• AIM: Reproduce only the lines from the one containing "h = 2.4 + 5.2 * k" through the one containing "obj.parent = None", exactly as written and with both ends included.

• SUPPLIED INFORMATION:

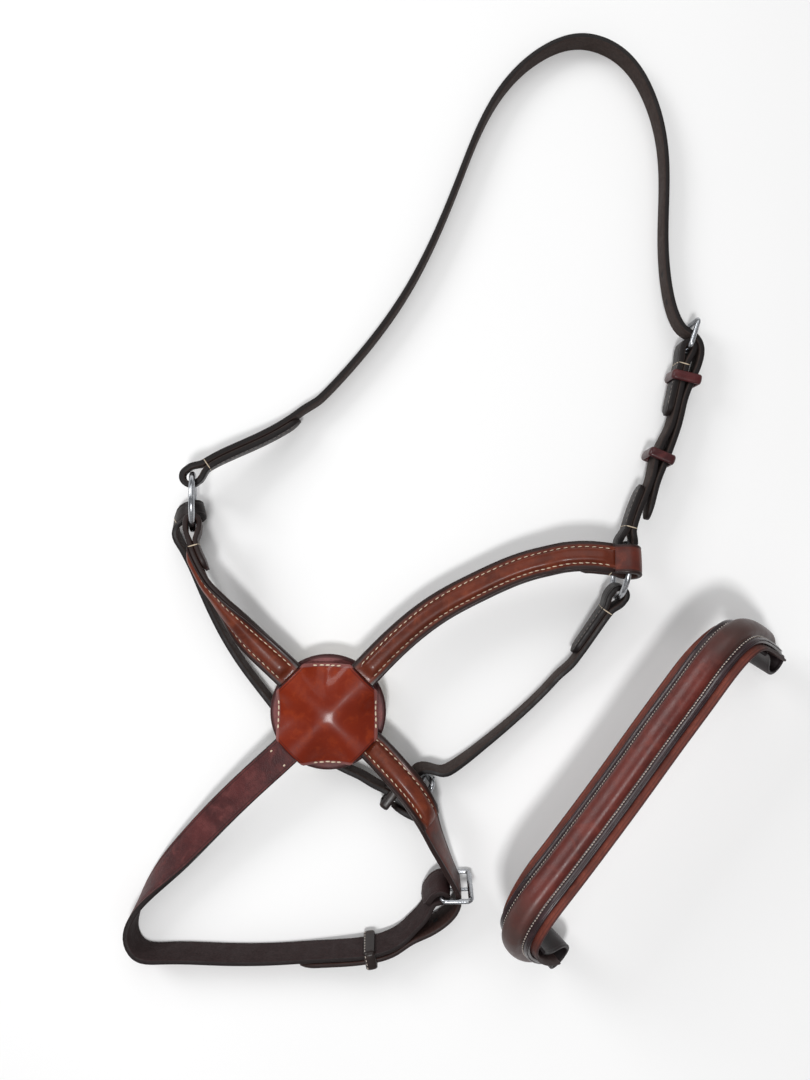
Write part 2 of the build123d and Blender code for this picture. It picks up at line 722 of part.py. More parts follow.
def lining_section(s, length):
    a = BROW_W / 2
    outer = a - 3.5 * (1 - smooth01((min(s, length - s) - 40) / 55))
    return [(-outer, -1.6), (a, -1.6), (a, -0.1), (-outer, -0.1)]


def brow_roll_section(s, length):
    k = min(1.0, 0.25 + min(s, length - s) / 14)
    h = 2.4 + 1.3 + 5.2 * k
    return [(-10.9, 2.5), (-6.2, 2.5), (-5.4, h - 2.0), (-3.0, h - 1.2), (3.0, h - 1.2),
            (5.4, h - 2.0), (6.2, 2.5), (10.9, 2.5), (10.9, 3.6), (7.5, 3.6), (6.4, h - 1.0),
            (3.4, h), (-3.4, h), (-6.4, h - 1.0), (-7.5, 3.6), (-10.9, 3.6)]


def brow_filler_section(s, length):
    k = min(1.0, 0.25 + min(s, length - s) / 14)
    h = 2.4 + 5.2 * k
    return [(-6.0, 2.5), (6.0, 2.5), (5.1, h - 1.1), (2.8, h - 0.2), (-2.8, h - 0.2), (-5.1, h - 1.1)]


def brow_loop(uv):
    pts = np.array([arch(u, v) for u, v in uv])
    frames = route(pts, np.repeat(BROW_WIDE[None, :], len(pts), axis=0), blur=2)
    return ribbon(frames, slab(BROW_STRAP_W, -1.1, 1.1), 6.0)


LOOP_LOWER = [(6.2, 40), (5.6, 33), (6.8, 26), (10.2, 18), (10.8, 9.8), (7.8, 3.6), (2.4, 1.8),
              (-3.2, 3.4), (-5.6, 8.2), (-3.0, 13.2)]
LOOP_UPPER = [(225.2, 40), (225.8, 33), (224.6, 26), (221.4, 18), (221.0, 9.8), (224.0, 3.6),
              (228.6, 1.8), (232.4, 3.6), (234.0, 8.4), (231.8, 13.0)]
save(ribbon(BROW, lining_section), "browband_lining")
save(ribbon(BROW, slab(BROW_STRAP_W, 0.0, 2.3)), "browband_strap")
save(ribbon(BROW, brow_roll_section), "browband_roll")
save(ribbon(BROW, brow_filler_section), "browband_filler")
save(brow_loop(LOOP_LOWER), "browband_loop_lower")
save(brow_loop(LOOP_UPPER), "browband_loop_upper")
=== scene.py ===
import math

import bpy
import numpy as np
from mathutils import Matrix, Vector


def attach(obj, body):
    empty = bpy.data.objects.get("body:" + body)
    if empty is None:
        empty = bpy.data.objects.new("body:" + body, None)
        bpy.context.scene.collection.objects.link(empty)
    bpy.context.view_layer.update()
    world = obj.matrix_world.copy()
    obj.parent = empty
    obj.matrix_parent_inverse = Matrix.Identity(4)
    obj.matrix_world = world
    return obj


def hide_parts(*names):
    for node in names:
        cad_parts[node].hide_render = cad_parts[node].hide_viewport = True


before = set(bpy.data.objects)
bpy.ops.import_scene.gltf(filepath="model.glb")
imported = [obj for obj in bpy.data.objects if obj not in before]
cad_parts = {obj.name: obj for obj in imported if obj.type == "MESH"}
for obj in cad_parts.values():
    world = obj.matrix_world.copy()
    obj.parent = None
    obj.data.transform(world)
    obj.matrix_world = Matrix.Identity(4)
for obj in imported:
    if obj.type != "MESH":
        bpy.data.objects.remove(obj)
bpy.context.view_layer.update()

# Lengths are in millimetres up to add_mesh, which turns them into metres in the shared frame.
CENTRING = np.array([-0.74, -1.6, 0.0])      # moves the routes' origin to the frame's
SLIM_W, SLIM_T = 13.0, 3.5                   # headpiece, cheek and jaw straps
NOSE_W, NOSE_T = 18.5, 3.0
CHIN_W, CHIN_T = 19.0, 3.5
RAISE_HALF, RAISE_H, COVER_T = 4.4, 2.6, 1.2  # raised middle of the nose straps, and its cover leather
PLY_GAP = 0.4                                # between the two plies of a turned-back strap
BINDING_R = 0.34                             # thread bound round a strap at its eyes
RING_R, RING_WIRE = 16.9, 1.8
LEFT_TILT, RIGHT_HEADING = 12.0, 80.4
BAR_R, TONGUE_R, HOOK_R = 1.5, 1.1, 0.95     # buckle wire, tongue and the tongue's hook
SLIM_FRAME = (17.2, 17.5)
WIDE_FRAME = (18.2, 23.5)
KEEPER_WALL = 1.8
HOLE_R = 1.6
ROSETTE = np.array([-77.3, -131.3, 0.0])
OCTAGON_T = 1.45
BROW_FOOT = np.array([62.3, -282.8, 8.1])
BROW_ALONG = np.array([0.5967, 0.8024, 0.0])
BROW_LEAN = 40.0
LEFT_RING = np.array([-160.3, -1.0, 23.6])
RIGHT_RING = np.array([104.9, -43.4, 20.0])
Z = np.array([0.0, 0.0, 1.0])
RNG = np.random.default_rng(7)


# ---- strap routes, the same as the frame's ---------------------------------------------
def unit(v):
    v = np.asarray(v, float)
    return v / np.linalg.norm(v, axis=-1, keepdims=True)


def lie(lean, heading):
    """Direction at an angle from straight up, towards a compass heading."""
    a, h = np.radians(lean), np.radians(heading)
    return np.array([np.sin(a) * np.cos(h), np.sin(a) * np.sin(h), np.cos(a)])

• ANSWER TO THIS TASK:
    h = 2.4 + 5.2 * k
    return [(-6.0, 2.5), (6.0, 2.5), (5.1, h - 1.1), (2.8, h - 0.2), (-2.8, h - 0.2), (-5.1, h - 1.1)]


def brow_loop(uv):
    pts = np.array([arch(u, v) for u, v in uv])
    frames = route(pts, np.repeat(BROW_WIDE[None, :], len(pts), axis=0), blur=2)
    return ribbon(frames, slab(BROW_STRAP_W, -1.1, 1.1), 6.0)


LOOP_LOWER = [(6.2, 40), (5.6, 33), (6.8, 26), (10.2, 18), (10.8, 9.8), (7.8, 3.6), (2.4, 1.8),
              (-3.2, 3.4), (-5.6, 8.2), (-3.0, 13.2)]
LOOP_UPPER = [(225.2, 40), (225.8, 33), (224.6, 26), (221.4, 18), (221.0, 9.8), (224.0, 3.6),
              (228.6, 1.8), (232.4, 3.6), (234.0, 8.4), (231.8, 13.0)]
save(ribbon(BROW, lining_section), "browband_lining")
save(ribbon(BROW, slab(BROW_STRAP_W, 0.0, 2.3)), "browband_strap")
save(ribbon(BROW, brow_roll_section), "browband_roll")
save(ribbon(BROW, brow_filler_section), "browband_filler")
save(brow_loop(LOOP_LOWER), "browband_loop_lower")
save(brow_loop(LOOP_UPPER), "browband_loop_upper")
=== scene.py ===
import math

import bpy
import numpy as np
from mathutils import Matrix, Vector


def attach(obj, body):
    empty = bpy.data.objects.get("body:" + body)
    if empty is None:
        empty = bpy.data.objects.new("body:" + body, None)
        bpy.context.scene.collection.objects.link(empty)
    bpy.context.view_layer.update()
    world = obj.matrix_world.copy()
    obj.parent = empty
    obj.matrix_parent_inverse = Matrix.Identity(4)
    obj.matrix_world = world
    return obj


def hide_parts(*names):
    for node in names:
        cad_parts[node].hide_render = cad_parts[node].hide_viewport = True


before = set(bpy.data.objects)
bpy.ops.import_scene.gltf(filepath="model.glb")
imported = [obj for obj in bpy.data.objects if obj not in before]
cad_parts = {obj.name: obj for obj in imported if obj.type == "MESH"}
for obj in cad_parts.values():
    world = obj.matrix_world.copy()
    obj.parent = None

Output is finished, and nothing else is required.